Someone is trapped on a roof and flood waters are rising. Response must be swift and correctly prioritized.

California -- land of sunshine, dreams, earthquakes, floods, fires, mudslides and all the paperwork that goes with them. Twelve major disasters in the last five years alone. And, until this year, the paperwork that went with them was a major disaster of its own.

"When I walked in here the first time, I was floored by the volume of paper traffic -- it was unmanageable," said Troy Armstrong, chief, California Governor's Office of Emergency Services (OES), Operations Branch.

That is why OES -- which has the daunting responsibility of coordinating state-level disaster response and recovery activities in support of local government -- started casting around for a software program that could help it slice through the paperwork and allow it to concentrate more on the business of helping people.



Part of the OES solution is Lotus Notes Response Information Management System (RIMS), a Windows-based software application that combines messaging, the Internet and system management features. OES is the first agency to apply what has to date been primarily a business application to streamlining disaster response efforts.
"We were looking for a system to solve five primary business challenges," said John Bowles, chief, OES Information Technology Branch. "It needed to eliminate the backlog of resource requests, the misdirection of resources, the lagtime in status report generation, the duplication of efforts of response and recovery personnel, and provide clear historical records for reporting, training and audits."

"In addition, one of the most surprising things about RIMS is how quickly we have been able to get agencies online; even those without a big budget," added Armstrong. "All a county needs to play in this game is a 486 computer and an $85 Notes license, thoughsome bigger agencies are picking up a server as well."

In the past, an initial phone call from a local sheriff's department might come in, for example, reporting three people stranded on a rooftop surrounded by rising flood waters. That call -- into the OES state operations center -- would generate one paper form and a phone call to the California National Guard's crisis action center in Sacramento. On the other end of the line, the duty officer would fill out a second paper form and dispatch a helicopter to the rescue scene.

Because of the manual process, OES largely lost track of rescue operations once they tasked an agency like the National Guard to handle it, and summarizing the operation in general reports to the Governor's Office and the Legislature also became a labor-intensive process. After an emergency response is concluded, OES is required by law to generate after-action reports. Because of the difficulty of manually gathering information from the various agencies involved and retyping that information onto a new set of forms, OES spent an average of $25,000 per disaster on the after-action reports alone.

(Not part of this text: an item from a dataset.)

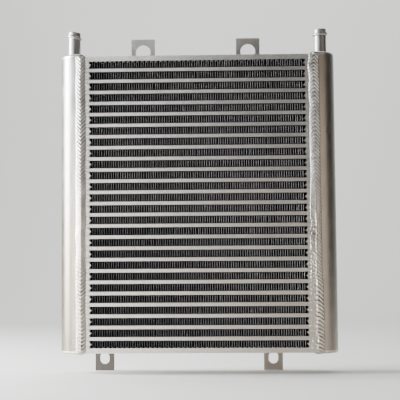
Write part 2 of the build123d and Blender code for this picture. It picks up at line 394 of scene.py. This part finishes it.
weld_finish = weld_metal("weld_bead_metal", 0.55)
ground_weld_finish = weld_metal("ground_weld_metal", 0.15)
high_fin_finish = fin_metal("fin_strip_metal", 0.68)
# Painted shade: a copy of the fin metal that is darker at the left, for the lower rows
shaded_fin_finish = fin_metal("shaded_fin_strip_metal", 0.42)
coat(
    blasted_metal(),
    "front_oil_bars",
    "rear_oil_bars",
    "left_air_bars",
    "right_air_bars",
    "top_side_plate",
    "bottom_side_plate",
)
coat(sheet_metal(), "parting_sheets")
coat(hidden_metal(), "oil_turbulators")
coat(
    tank_metal(),
    *[f"{side}_{part}" for side in SIDES for part in ("tank", "top_cap", "bottom_cap")],
)
coat(ground_weld_finish, "left_cap_welds", "right_cap_welds")
coat(port_metal(), "left_port", "right_port")
coat(tab_metal(), "top_left_tab", "top_right_tab", "bottom_left_tab", "bottom_right_tab")


# ---------------------------------------------------------------------------------------------
# Pieces
# ---------------------------------------------------------------------------------------------
def smooth(value):
    """Eases from 0 to 1 as value does, which is first cut to that range."""
    value = np.clip(value, 0, 1)
    return value**2 * (3 - 2 * value)


def make_weld(name, points, grooves, faces, replaced):
    """A weld piece on the frame that stands for a CAD node, its valleys marked for the material."""
    mesh = bpy.data.meshes.new(name)
    mesh.from_pydata(points.tolist(), [], faces)
    mesh.materials.append(weld_finish)
    marks = mesh.attributes.new("groove", "FLOAT", "POINT")
    marks.data.foreach_set("value", grooves.astype(np.float32))
    mesh.shade_smooth()
    piece = bpy.data.objects.new(name, mesh)
    bpy.context.scene.collection.objects.link(piece)
    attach(piece, "root")
    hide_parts(replaced)


# Air fins: thin strips with round crests, waved from side to side along the depth
FIN_WAVES = 45
FIN_METAL = 0.24 * MM
FIN_VARIANTS = 6
FIN_SEED = 100
LEG_JITTER = 0.045 * MM
CREST_ROUNDING = 0.75 * MM
CREST_STEPS = 2
SWAY = 1.5 * MM
SWAYS = 3
STRAIGHT_END = 5 * MM
# A strip's cross-sections: how many steps apart its two faces are, the share of the spacing that
# follows a sine, which crowds them at the faces, and the turn each way that the sine covers
DEPTH_STEPS = 18
CROWDING = 0.25
CROWDING_TURN = 0.999 * math.pi / 2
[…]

"The system worked fine with one or two calls coming in, but we ran into problems when we had 10, 20 or 30 calls in an hour, which is the norm in major disasters," said Armstrong, who once worked in the National Guard crisis center and has been at OES for about three years. "In California, we have the resources to get you pretty much anything you need, but it might take some time. We had no way of prioritizing the calls coming in with a major disaster, so if there was a demand for 20 helicopters in Northern California and we only had 10, there was no way to accurately prioritize who should get help first -- where people were going to die if they didn't get help immediately -- and who could wait until 10 more copters came up from Southern California. It was very tough to make those kind of assessments, plan ahead and efficiently allocate resources when it meant wading through piles of paperwork or using a hand-updated status board that was a dozen calls behind."

RIMS
Then RIMS went online, and some of those challenges faded away. "The difference between this and winter 1995 is amazing," said Bowles. "1995 was chaos, people just wading through thousands of sticky notes."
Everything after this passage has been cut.